Aim of the exercise: Copy out every record below, word for word.

----- Dataset rows -----

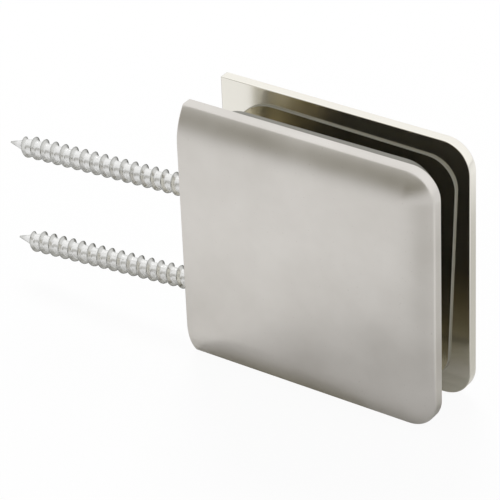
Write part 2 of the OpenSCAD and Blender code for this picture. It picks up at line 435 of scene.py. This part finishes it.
def plain_mesh(name, bm, materials):
    """A new object from a bmesh in millimetres."""
    bmesh.ops.remove_doubles(bm, verts=bm.verts, dist=1e-5)
    bmesh.ops.dissolve_degenerate(bm, edges=bm.edges, dist=1e-5)
    bmesh.ops.recalc_face_normals(bm, faces=bm.faces)
    bmesh.ops.scale(bm, vec=(MM,) * 3, verts=bm.verts)
    mesh = bpy.data.meshes.new(name)
    bm.to_mesh(mesh)
    bm.free()
    for material in materials:
        mesh.materials.append(material)
    return linked(name, mesh)


def baked(obj):
    """Applies every modifier of obj and returns it with a plain mesh."""
    graph = bpy.context.evaluated_depsgraph_get()
    graph.update()
    mesh = bpy.data.meshes.new_from_object(obj.evaluated_get(graph))
    obj.modifiers.clear()
    obj.data = mesh
    return obj


def combined(obj, operation, others):
    """Cuts the other solids from obj, or adds them to it, and leaves one closed solid."""
    for other in others:
        modifier = obj.modifiers.new("solid", "BOOLEAN")
        modifier.operation = operation
        modifier.solver = "MANIFOLD"
        modifier.object = other
    baked(obj)
    for other in others:
        bpy.data.objects.remove(other)
    return obj


def cut(obj, *cutters):
    return combined(obj, "DIFFERENCE", cutters)


def soften(obj, width, angle=40):
    """Rounds the arrises that are sharper than the angle, and shades the rest smoothly."""
    bevel = obj.modifiers.new("arris", "BEVEL")
    bevel.width = width * MM
    bevel.segments = 3
    bevel.limit_method = "ANGLE"
    bevel.angle_limit = math.radians(angle)
    baked(obj)
    return shade(obj)


def shade(obj):
    """Shades smoothly over the rounded arrises, and keeps any crease that is left crisp."""
    obj.data.polygons.foreach_set("use_smooth", [True] * len(obj.data.polygons))
    obj.data.set_sharp_from_angle(angle=math.radians(CREASE))
    normals = obj.modifiers.new("normals", "WEIGHTED_NORMAL")
    normals.weight = 80
    normals.keep_sharp = True
    return baked(obj)


def placed(obj, matrix):
    """Moves the vertices, so that the object itself stays at the origin."""
    obj.data.transform(matrix)
    return obj


def arc(centre, radius, start, end, steps):
    """Points on an arc, from start to end in degrees, both ends included."""
    return [(centre[0] + radius * math.cos(math.radians(start + (end - start) * k / steps)),
             centre[1] + radius * math.sin(math.radians(start + (end - start) * k / steps)))
            for k in range(steps + 1)]


def rounding(radius, steps=3):
    """(inset, depth) pairs of a quarter round, from the side to the face."""
    return [(radius * (1 - math.cos(math.pi / 2 * k / steps)),
             radius * (1 - math.sin(math.pi / 2 * k / steps))) for k in range(steps + 1)]


def inset_loop(loop, amount):
    """A closed loop of points moved inwards by amount. The loop runs anticlockwise."""
    moved = []
    for k, here in enumerate(loop):
        back, ahead = Vector(loop[k - 1]), Vector(loop[(k + 1) % len(loop)])
        here = Vector(here)
        a, b = (here - back).normalized(), (ahead - here).normalized()
        normal = Vector((-(a + b).y, (a + b).x)).normalized()
        cos_half = max(0.5, normal.dot(Vector((-a.y, a.x))))
        moved.append(tuple(here + normal * (amount / cos_half)))
    return moved


def lathe(name, profile, material, sides=64):
    """A solid of revolution about +Z from (radius, height) points, closed at both ends."""
    bm = bmesh.new()
    rings = []
    for radius, height in profile:
        if radius < 1e-6:
            rings.append([bm.verts.new((0, 0, height))] * sides)
        else:
            rings.append([bm.verts.new((radius * math.cos(2 * math.pi * k / sides),
                                        radius * math.sin(2 * math.pi * k / sides), height))
                          for k in range(sides)])
    for low, high in zip(rings, rings[1:]):
        for k in range(sides):
            corners = []
            for vert in (low[k], low[(k + 1) % sides], high[(k + 1) % sides], high[k]):
                if vert not in corners:
                    corners.append(vert)
            if len(corners) > 2:
                bm.faces.new(corners)
    return plain_mesh(name, bm, [material])


def band(bm, first, second, slot=0, closed=True):
    """Faces between two rings of vertices, in a material slot."""
    for k in range(len(first) - (not closed)):
        ahead = (k + 1) % len(first)
        bm.faces.new((first[k], first[ahead], second[ahead], second[k])).material_index = slot


def fill_flat(bm, loop, slot):
    """Fills a flat loop of vertices, seen in x and z, with faces in a material slot."""
    edges = [(k, (k + 1) % len(loop)) for k in range(len(loop))]
    result = delaunay_2d_cdt([Vector((v.co.x, v.co.z)) for v in loop], edges, [], 1, 1e-7)
    origin = [group[0] for group in result[3]]
    for face in result[2]:
        corners = [loop[origin[k]] for k in face]
        if len(set(corners)) == len(corners):
            bm.faces.new(corners).material_index = slot


def prism(name, loop, low, high, material):
    """A sharp-edged slab: a loop in x and z, from y = low to y = high."""
    bm = bmesh.new()
    ends = [[bm.verts.new((x, y, z)) for x, z in loop] for y in (low, high)]
    band(bm, *ends)
    for end in ends:
        bm.faces.new(end)
    return plain_mesh(name, bm, [material])


def slab(name, loop, low, high, radius, face, edge):
    """A slab with rounded arrises: a loop in x and z, from y = low to y = high."""
    bm = bmesh.new()
    levels = [(inset, low + depth) for inset, depth in reversed(rounding(radius))]
    levels += [(inset, high - depth) for inset, depth in rounding(radius)]
    rings = [[bm.verts.new((x, y, z)) for x, z in inset_loop(loop, inset)]
             for inset, y in levels]
    for first, second in zip(rings, rings[1:]):
        band(bm, first, second, 1)
    fill_flat(bm, rings[0], 0)
    fill_flat(bm, rings[-1], 0)
    return plain_mesh(name, bm, [face, edge])


# ---------------------------------------------------------------- plates


def plate_path(inset):
    """The three bevelled sides at an inset, from the wall's foot round to the wall's top."""
    radius = max(CORNER_R - inset, LEAST_CORNER_R)
    far, half = PLATE_L - inset, PLATE_H / 2 - inset
    run = far - radius - WALL_ARRIS
    path = [(WALL_ARRIS + run * k / STRAIGHT_STEPS, -half) for k in range(STRAIGHT_STEPS)]
    path += arc((far - radius, radius - half), radius, -90, 0, CORNER_STEPS)
    path += [(far, (half - radius) * (2 * k / SIDE_STEPS - 1)) for k in range(1, SIDE_STEPS)]
    path += arc((far - radius, half - radius), radius, 0, 90, CORNER_STEPS)
    path += [(WALL_ARRIS + run * (STRAIGHT_STEPS - k) / STRAIGHT_STEPS, half)
             for k in range(1, STRAIGHT_STEPS + 1)]
    return path


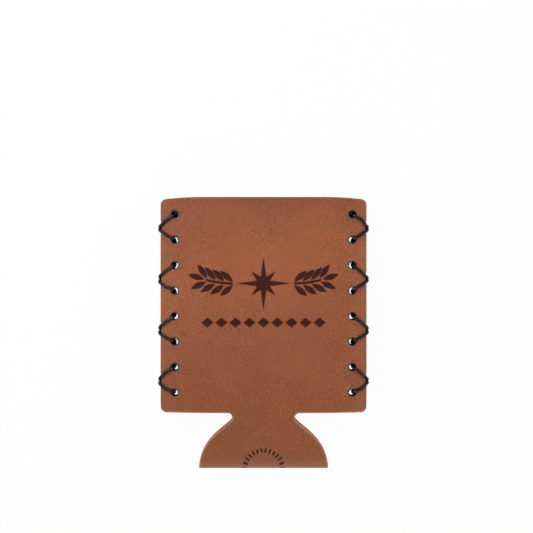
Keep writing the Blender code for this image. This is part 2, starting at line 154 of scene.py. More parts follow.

-----

Result of this task:
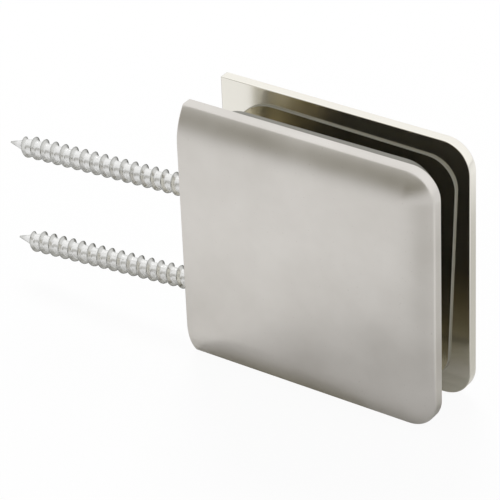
Write part 2 of the OpenSCAD and Blender code for this picture. It picks up at line 435 of scene.py. This part finishes it.
def plain_mesh(name, bm, materials):
    """A new object from a bmesh in millimetres."""
    bmesh.ops.remove_doubles(bm, verts=bm.verts, dist=1e-5)
    bmesh.ops.dissolve_degenerate(bm, edges=bm.edges, dist=1e-5)
    bmesh.ops.recalc_face_normals(bm, faces=bm.faces)
    bmesh.ops.scale(bm, vec=(MM,) * 3, verts=bm.verts)
    mesh = bpy.data.meshes.new(name)
    bm.to_mesh(mesh)
    bm.free()
    for material in materials:
        mesh.materials.append(material)
    return linked(name, mesh)


def baked(obj):
    """Applies every modifier of obj and returns it with a plain mesh."""
    graph = bpy.context.evaluated_depsgraph_get()
    graph.update()
    mesh = bpy.data.meshes.new_from_object(obj.evaluated_get(graph))
    obj.modifiers.clear()
    obj.data = mesh
    return obj


def combined(obj, operation, others):
    """Cuts the other solids from obj, or adds them to it, and leaves one closed solid."""
    for other in others:
        modifier = obj.modifiers.new("solid", "BOOLEAN")
        modifier.operation = operation
        modifier.solver = "MANIFOLD"
        modifier.object = other
    baked(obj)
    for other in others:
        bpy.data.objects.remove(other)
    return obj


def cut(obj, *cutters):
    return combined(obj, "DIFFERENCE", cutters)


def soften(obj, width, angle=40):
    """Rounds the arrises that are sharper than the angle, and shades the rest smoothly."""
    bevel = obj.modifiers.new("arris", "BEVEL")
    bevel.width = width * MM
    bevel.segments = 3
    bevel.limit_method = "ANGLE"
    bevel.angle_limit = math.radians(angle)
    baked(obj)
    return shade(obj)


def shade(obj):
    """Shades smoothly over the rounded arrises, and keeps any crease that is left crisp."""
    obj.data.polygons.foreach_set("use_smooth", [True] * len(obj.data.polygons))
    obj.data.set_sharp_from_angle(angle=math.radians(CREASE))
    normals = obj.modifiers.new("normals", "WEIGHTED_NORMAL")
    normals.weight = 80
    normals.keep_sharp = True
    return baked(obj)


def placed(obj, matrix):
    """Moves the vertices, so that the object itself stays at the origin."""
    obj.data.transform(matrix)
    return obj


def arc(centre, radius, start, end, steps):
    """Points on an arc, from start to end in degrees, both ends included."""
    return [(centre[0] + radius * math.cos(math.radians(start + (end - start) * k / steps)),
             centre[1] + radius * math.sin(math.radians(start + (end - start) * k / steps)))
            for k in range(steps + 1)]


def rounding(radius, steps=3):
    """(inset, depth) pairs of a quarter round, from the side to the face."""
    return [(radius * (1 - math.cos(math.pi / 2 * k / steps)),
             radius * (1 - math.sin(math.pi / 2 * k / steps))) for k in range(steps + 1)]


def inset_loop(loop, amount):
    """A closed loop of points moved inwards by amount. The loop runs anticlockwise."""
    moved = []
    for k, here in enumerate(loop):
        back, ahead = Vector(loop[k - 1]), Vector(loop[(k + 1) % len(loop)])
        here = Vector(here)
        a, b = (here - back).normalized(), (ahead - here).normalized()
        normal = Vector((-(a + b).y, (a + b).x)).normalized()
        cos_half = max(0.5, normal.dot(Vector((-a.y, a.x))))
        moved.append(tuple(here + normal * (amount / cos_half)))
    return moved


def lathe(name, profile, material, sides=64):
    """A solid of revolution about +Z from (radius, height) points, closed at both ends."""
    bm = bmesh.new()
    rings = []
    for radius, height in profile:
        if radius < 1e-6:
            rings.append([bm.verts.new((0, 0, height))] * sides)
        else:
            rings.append([bm.verts.new((radius * math.cos(2 * math.pi * k / sides),
                                        radius * math.sin(2 * math.pi * k / sides), height))
                          for k in range(sides)])
    for low, high in zip(rings, rings[1:]):
        for k in range(sides):
            corners = []
            for vert in (low[k], low[(k + 1) % sides], high[(k + 1) % sides], high[k]):
                if vert not in corners:
                    corners.append(vert)
            if len(corners) > 2:
                bm.faces.new(corners)
    return plain_mesh(name, bm, [material])


def band(bm, first, second, slot=0, closed=True):
    """Faces between two rings of vertices, in a material slot."""
    for k in range(len(first) - (not closed)):
        ahead = (k + 1) % len(first)
        bm.faces.new((first[k], first[ahead], second[ahead], second[k])).material_index = slot


def fill_flat(bm, loop, slot):
    """Fills a flat loop of vertices, seen in x and z, with faces in a material slot."""
    edges = [(k, (k + 1) % len(loop)) for k in range(len(loop))]
    result = delaunay_2d_cdt([Vector((v.co.x, v.co.z)) for v in loop], edges, [], 1, 1e-7)
    origin = [group[0] for group in result[3]]
    for face in result[2]:
        corners = [loop[origin[k]] for k in face]
        if len(set(corners)) == len(corners):
            bm.faces.new(corners).material_index = slot


def prism(name, loop, low, high, material):
    """A sharp-edged slab: a loop in x and z, from y = low to y = high."""
    bm = bmesh.new()
    ends = [[bm.verts.new((x, y, z)) for x, z in loop] for y in (low, high)]
    band(bm, *ends)
    for end in ends:
        bm.faces.new(end)
    return plain_mesh(name, bm, [material])


def slab(name, loop, low, high, radius, face, edge):
    """A slab with rounded arrises: a loop in x and z, from y = low to y = high."""
    bm = bmesh.new()
    levels = [(inset, low + depth) for inset, depth in reversed(rounding(radius))]
    levels += [(inset, high - depth) for inset, depth in rounding(radius)]
    rings = [[bm.verts.new((x, y, z)) for x, z in inset_loop(loop, inset)]
             for inset, y in levels]
    for first, second in zip(rings, rings[1:]):
        band(bm, first, second, 1)
    fill_flat(bm, rings[0], 0)
    fill_flat(bm, rings[-1], 0)
    return plain_mesh(name, bm, [face, edge])


# ---------------------------------------------------------------- plates


def plate_path(inset):
    """The three bevelled sides at an inset, from the wall's foot round to the wall's top."""
    radius = max(CORNER_R - inset, LEAST_CORNER_R)
    far, half = PLATE_L - inset, PLATE_H / 2 - inset
    run = far - radius - WALL_ARRIS
    path = [(WALL_ARRIS + run * k / STRAIGHT_STEPS, -half) for k in range(STRAIGHT_STEPS)]
    path += arc((far - radius, radius - half), radius, -90, 0, CORNER_STEPS)
    path += [(far, (half - radius) * (2 * k / SIDE_STEPS - 1)) for k in range(1, SIDE_STEPS)]
    path += arc((far - radius, half - radius), radius, 0, 90, CORNER_STEPS)
    path += [(WALL_ARRIS + run * (STRAIGHT_STEPS - k) / STRAIGHT_STEPS, half)
             for k in range(1, STRAIGHT_STEPS + 1)]
    return path


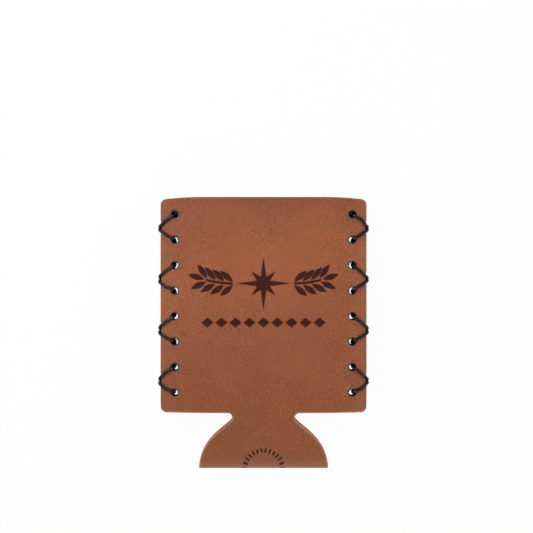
Keep writing the Blender code for this image. This is part 2, starting at line 154 of scene.py. More parts follow.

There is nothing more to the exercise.